Widespread adoption of air conditioning in homes and office buildings waited until the post–World War II building boom. The appearance of new designs, such as the block office building with extensive interior space that had no access to windows, meant that mechanical ventilation was a necessity. Air conditioning, with its provision for cooling, was an advantageous choice to counter the heat of large glass windows, high levels of interior lighting, numerous occupants, and increasing use of office machines. This combination of design and use of modern office buildings meant that nearly all required cooling no matter how moderate the local climate. In the home, the decision whether or not to buy air conditioning was often made by speculative builders rather than the individual consumer. Beginning around 1953, builders of tract homes routinely included air conditioning in their developments, underwriting the cost of the equipment by eliminating traditional design features such as high ceilings, overhanging eaves, and cross ventilation, which had originally helped homeowners cope with hot weather. This conscious substitution of air conditioning for passive cooling techniques made modern homes, like modern office buildings, dependent upon their mechanical systems. By 1957, the use of air conditioning in homes and offices shifted peak usage of electricity from the traditional high mark of December to August's cooling season.

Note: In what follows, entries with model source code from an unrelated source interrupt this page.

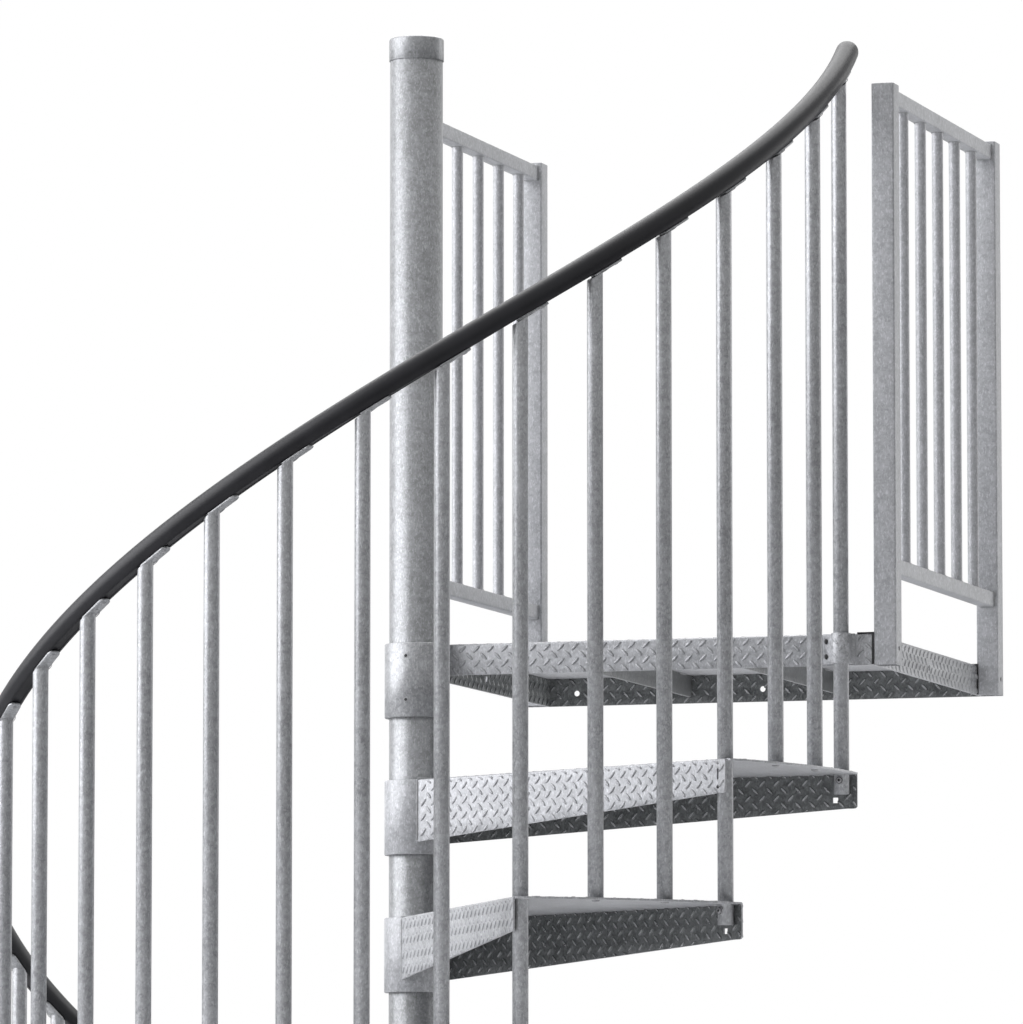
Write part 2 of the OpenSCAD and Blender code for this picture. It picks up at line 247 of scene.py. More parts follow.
def gap_material():
    """Near black: painted shade in the gaps by the guard posts and in holes, grooves and screw
    sockets; also black studs and screw heads.
    """
    material, tree, shader = new_material("near_black_painted_shade")
    place = add(tree, "TexCoord").outputs["Object"]
    tone = stretch(tree, clouds(tree, place, 3 * MM), 0.3, 0.7)
    tree.links.new(blend_colours(tree, tone, (0.012, 0.012, 0.013), (0.03, 0.03, 0.032)),
                   shader.inputs["Base Color"])
    tree.links.new(stretch(tree, tone, 0.0, 1.0, 0.6, 0.8), shader.inputs["Roughness"])
    return material


STEEL = galvanised("galvanised_tube", (0.24, 0.245, 0.25), (0.43, 0.435, 0.45))
POLE = galvanised("galvanised_pole", (0.20, 0.205, 0.205), (0.36, 0.365, 0.38))
PLATE = galvanised("galvanised_tread_plate", (0.295, 0.30, 0.31), (0.51, 0.515, 0.535), 0.16)
# Darker galvanised for the inner faces of flanges and skirts: painted shade
PAINTED_SHADE_INSIDE = galvanised("galvanised_inside_painted_shade", (0.08, 0.085, 0.085), (0.21, 0.217, 0.22), 0.2)
# Darker galvanised for the ribs' sides under the landing: painted shade
RIB_PAINTED_SHADE = galvanised("galvanised_rib_painted_shade", (0.15, 0.155, 0.155), (0.29, 0.295, 0.30), 0.2)
# Darker galvanised for the sloping sides of the raised pattern: painted shade
FLANK_PAINTED_SHADE = galvanised("galvanised_flank_painted_shade", (0.235, 0.24, 0.25), (0.42, 0.425, 0.435), 0.18)
GUARD = galvanised("galvanised_guard", (0.305, 0.31, 0.32), (0.49, 0.495, 0.515), 0.12)
WELD = galvanised("galvanised_weld", (0.26, 0.265, 0.27), (0.42, 0.425, 0.435),
                  0.3, (0.4, 0.55), 0.2)
SCREW = galvanised("plated_screw", (0.28, 0.28, 0.29), (0.42, 0.42, 0.43), 0.5, (0.3, 0.42), 0.1)
# Lighter, glossier tops of the raised pattern inside flanges and skirts: partly wear, partly
# painted highlight
CREST_WEAR_AND_HIGHLIGHT = galvanised("worn_crest_and_painted_highlight", (0.42, 0.425, 0.43), (0.60, 0.605, 0.615), 0.8, (0.25, 0.4), 0.1)
VINYL = vinyl_material()
# Near black for painted shade in gaps, holes, grooves and sockets, and for black studs and screws
BLACK_AND_PAINTED_SHADE = gap_material()


# ---------------------------------------------------------------- making meshes
SHARP = math.radians(48)            # edges that turn more are shaded as sharp
CORNER = math.radians(40)           # edges of CAD nodes that turn more are rounded


class Shape:
    """Points and faces of one piece, gathered shell by shell, with a material for each face."""

    def __init__(self, paint=None):
        """paint is the material of what is added without one."""
        self.paint = paint
        self.points = []
        self.faces = []
        self.paints = []

    def add(self, points, faces, paint=None, place=None):
        start = len(self.points)
        self.points += [place @ Vector(p) if place else Vector(p) for p in points]
        self.faces += [tuple(start + i for i in face) for face in faces]
        self.paints += [paint or self.paint] * len(faces)

    def loft(self, rings, paint=None, place=None, ends=True, loop=False):
        """Joins rings of equally many points. ends closes the first and last, loop joins them."""
        n = len(rings[0])
        points = [p for ring in rings for p in ring]
        faces = []
        for i in range(len(rings) if loop else len(rings) - 1):
            a, b = i * n, (i + 1) % len(rings) * n
            faces += [(a + j, a + (j + 1) % n, b + (j + 1) % n, b + j) for j in range(n)]
        if ends and not loop:
            faces += [tuple(range(n - 1, -1, -1)), tuple(range(len(points) - n, len(points)))]
        self.add(points, faces, paint, place)

    def lathe(self, profile, sides, paint=None, place=None, loop=False):
        """Turns a profile of (radius, height) round the z axis."""
        self.loft([circle(r, sides, z) for r, z in profile], paint, place, not loop, loop)

    def bead(self, path, radius, seed, place=None, closed=False):
        """A run of weld along a path: a thin rope whose thickness ripples."""
        draw = random.Random(seed)
        sides, n = 6, len(path)
        path = [Vector(p) for p in path]
        rings = []
        for i, p in enumerate(path):
            ahead = path[(i + 1) % n] if closed or i < n - 1 else p
            behind = path[i - 1] if closed or i > 0 else p
            along = (ahead - behind).normalized()
            side = along.orthogonal() if abs(along.z) > 0.9 else along.cross((0, 0, 1))
            side.normalize()
            up = side.cross(along)
            r = radius * (0.92 + 0.12 * (i % 2) + draw.uniform(-0.06, 0.06))
            rings.append([p + x * side + y * up for x, y, _ in circle(r, sides)])
        self.loft(rings, WELD, place, not closed, closed)

    def merge(self, other, place=None):
        start = len(self.points)
        self.points += [place @ p if place else p.copy() for p in other.points]
        self.faces += [tuple(start + i for i in face) for face in other.faces]
        self.paints += other.paints

    def merge_mesh(self, mesh):
        self.add([v.co for v in mesh.vertices], [tuple(f.vertices) for f in mesh.polygons])


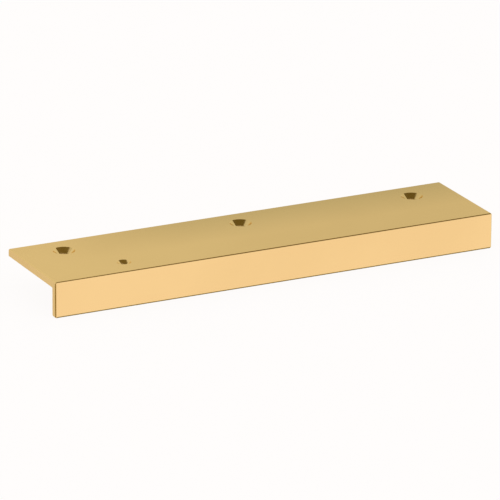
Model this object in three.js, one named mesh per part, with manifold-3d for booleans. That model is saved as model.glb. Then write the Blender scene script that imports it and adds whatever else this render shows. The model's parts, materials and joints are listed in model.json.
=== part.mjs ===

The widespread adoption of air conditioning was accompanied by changes in the public's standard for comfort. Before air conditioning, consumers planned food, clothes, work, and entertainment around ways to mitigate the impact of hot weather. With a technological alternative, those hot-weather rituals declined, and their usefulness has been supplanted by a greater concern with privacy, efficiency, and unconstrained choice which makes them seem poor alternatives. Air conditioning has not only underwritten modern architectural design in the postwar era but also a modern lifestyle.
BIBLIOGRAPHY
Ackermann, Marsha E. Cool Comfort: America's Romance with Air Conditioning. Washington, D.C.: Smithsonian Institution Press, 2002.
Arsenault, Raymond. "The End of the Long Hot Summer: The Air Conditioner and Southern Comfort." Journal of Southern History 50 (1984): 587–628.
Cooper, Gail. Air Conditioning America: Engineers and the Controlled Environment, 1900–1960. Baltimore: Johns Hopkins University Press, 1998.
Ingels, Margaret. Willis Haviland Carrier: Father of Air Conditioning. Garden City, N.J.: Country Life Press, 1952. Re-print, New York: Arno Press, 1972.